LAST TRAIN passe avec un aise déconcertante des postures du post-rock à une tendance garage punk évoquant la pêche scandinave de THE HIVES (« Cold Fever »). L’enchaînement « Fire » (rappelez-vous le meilleur des STROKES époque 2001, rien que ça, ils étaient nés d’ailleurs ces mecs ?!) puis « Leaving You Now » qui suinte le BLACK REBEL MOTORCYCLE CLUB bien digéré, est absolument jouissif : comme sur l’EP mais en mieux ! Une présence scénique très travaillée certes, néanmoins sincère et ahurissante sans que ça ne retombe jamais. Pas d’arrogance au final, car ces p’tits branleurs ont tout compris au rock’n’roll cru et viscéral, s’éclatent franchement, *jouent* sur scène jusqu’à s’embrasser en fin de set. Nous venons d’assister à un monument de l’année, moite, juteux, habile, sournois, avec une méchante envie de se pointer le 11 novembre au Casino de Paris au Festival des InRocKs, ou n’importe où dans le cadre de leur actuelle tournée (une centaine de dates en France et alentours cumulées en 2015 tout de même !).
Que faire ensuite, après une leçon comme celle-ci ? Après un passage peu convaincant à l’extérieur, nous restons au chaud à la Boule Noire, et assistons avec plaisir au set de ROSCOE. Musicalement excellents, les liégeois semblent à juste titre un peu déçus du public parisien devenu bien moins dense à 22h40. Une énergie qui ne décollera pas vraiment dans la fosse malgré la si sympathique et charismatique intervention de Pierre Dumoulin au chant. Témoins d’un vrai talent lyrique servant chaque titre atmosphérique coulant à l’oreille, on aurait préféré un autre horaire de passage afin de profiter pleinement de ROSCOE.
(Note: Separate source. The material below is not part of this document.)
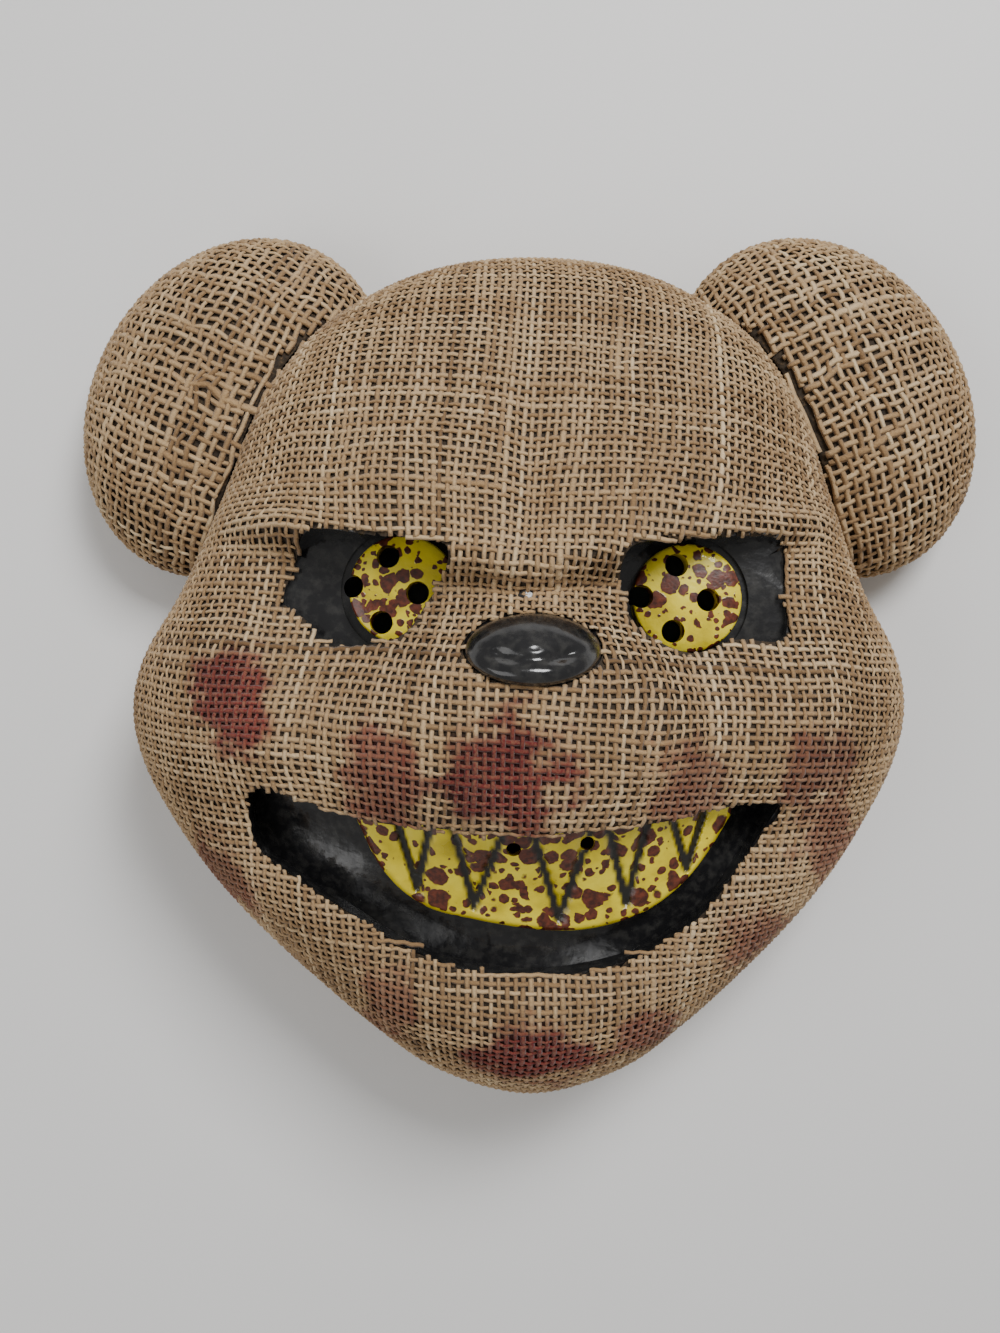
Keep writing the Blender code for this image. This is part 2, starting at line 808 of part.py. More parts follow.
def make_rivet(side, mat):
    """A round flat head that holds one end of the strap."""
    sign = 1 if side == "right" else -1
    turn = sign * math.radians(STRAP_ANGLE + STRAP_SEAT / 2)
    depth = 3 * GAP + STRAP_THICKNESS + RIVET_THICKNESS / 2
    place = inner_wall(turn, depth)
    bm = bmesh.new()
    bmesh.ops.create_cone(
        bm,
        cap_ends=True,
        segments=RIVET_SIDES,
        radius1=RIVET_RADIUS,
        radius2=RIVET_RADIUS * RIVET_TAPER,
        depth=RIVET_THICKNESS,
    )
    rivet = add_object(f"strap_rivet_{side}", bm, mat)
    rivet.location = (place.x, place.y, STRAP_FOOT + STRAP_WIDTH / 2)
    rivet.rotation_euler = inward(turn).to_3d().to_track_quat("Z", "Y").to_euler()
    return rivet


def main():
    for obj in list(bpy.data.objects):
        bpy.data.objects.remove(obj)
    black = material("black plastic", (0.012, 0.012, 0.013), 0.22)
    burlap = material("burlap", (0.36, 0.25, 0.14), 0.95)
    yellow = material("yellow plastic", (0.85, 0.68, 0.03), 0.35)
    elastic = material("black elastic", (0.02, 0.02, 0.022), 0.8)
    metal = material("rivet metal", (0.45, 0.44, 0.42), 0.4)
    form = hide(head_form("face form", -GAP / 2, -UNDERCUT))
    holes = hole_cutters()
    make_shell(black, form, holes)
    make_cover(burlap)
    make_nose(black)
    for lens in LENSES:
        make_lens(lens, yellow, holes)
    make_teeth(yellow, form, holes)
    seat = hide(head_form("ear seat", GAP / 2 + CLOTH + GAP, -UNDERCUT))
    make_strap(elastic)
    for side in ("left", "right"):
        make_ear(side, burlap, seat)
        make_rivet(side, metal)


main()
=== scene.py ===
"""The looks of the bear mask: woven burlap over glossy moulded plastic.

The face's middle surface is worked out here from the same sizes as the model's
source, and every fine piece is laid on it: yarns, shell, discs, teeth and nose.
"""

import math
from collections import namedtuple

import bmesh
import bpy
import numpy as np
from mathutils import Matrix, Vector


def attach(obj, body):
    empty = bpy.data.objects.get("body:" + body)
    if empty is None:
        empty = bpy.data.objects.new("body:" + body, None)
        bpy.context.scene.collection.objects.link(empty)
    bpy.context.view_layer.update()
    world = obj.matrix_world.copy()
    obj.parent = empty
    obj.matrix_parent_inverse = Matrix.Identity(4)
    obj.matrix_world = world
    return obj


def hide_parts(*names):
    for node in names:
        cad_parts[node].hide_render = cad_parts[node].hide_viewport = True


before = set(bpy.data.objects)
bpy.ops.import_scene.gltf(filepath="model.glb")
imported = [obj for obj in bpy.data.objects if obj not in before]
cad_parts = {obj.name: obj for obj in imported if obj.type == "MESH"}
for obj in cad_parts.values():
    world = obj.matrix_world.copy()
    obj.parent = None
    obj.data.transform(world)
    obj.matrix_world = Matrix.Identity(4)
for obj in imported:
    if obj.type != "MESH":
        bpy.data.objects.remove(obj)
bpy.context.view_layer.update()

# The face's own sizes, as in the model's source, in metres
OVERALL_WIDTH = 0.289
OVERALL_HEIGHT = 0.272
HEAD_WIDTH = 0.240
HEAD_LEAN = 0.004
DOME_HEIGHT = 0.088
DOME_FULLNESS = 2.6
BULGE_HEIGHT = 0.030
RIM_TUCK = 0.005
MUZZLE_RISE = 0.026
BROW_RISE = 0.014
BROW_MIDDLE = 0.0195
BROW_SLOPE = 0.19
BROW_EDGE = 0.010
BROW_FADE = 0.045
BROW_REACH = 0.80
BROW_FLATNESS = 6
LEAN_MIDDLE = -0.20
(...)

Nos pas nous mènent ensuite vers la Chaufferie de la Machine du Moulin Rouge où se produisent les deux français de THE PIROUETTES. Impeccable transition, tout en humour kitschissime et sans sérieux, où il sera question d’« Amoureux » et de « Robocop » entre autres, avec pour la première fois sur leur scène un rétroprojecteur du plus bel effet. Grands yeux clairs malicieux, bon esprit et synthés à faire sautiller donnent une fraîcheur bienvenue à cette soirée haute tension.
Pour finir magistralement, les plus French-friendly des sud-coréens opposent un subtil maelström entre instruments traditionnels et combo guitare/basse/batterie/ordi au service d’un rock progressif à faire pâlir KING CRIMSON. Sans déconner, une bien belle claque donnée par JAMBINAI, qui présentaient devant un public épars, de minuit à 1h, piochées dans leur LP « Différance » (2012), de monstrueuses pièces instrumentales assis sur la scène du Backstage By The Mill.
Une programmation splendide en ce premier jour de MaMA 2015, on en ferait des hashtags.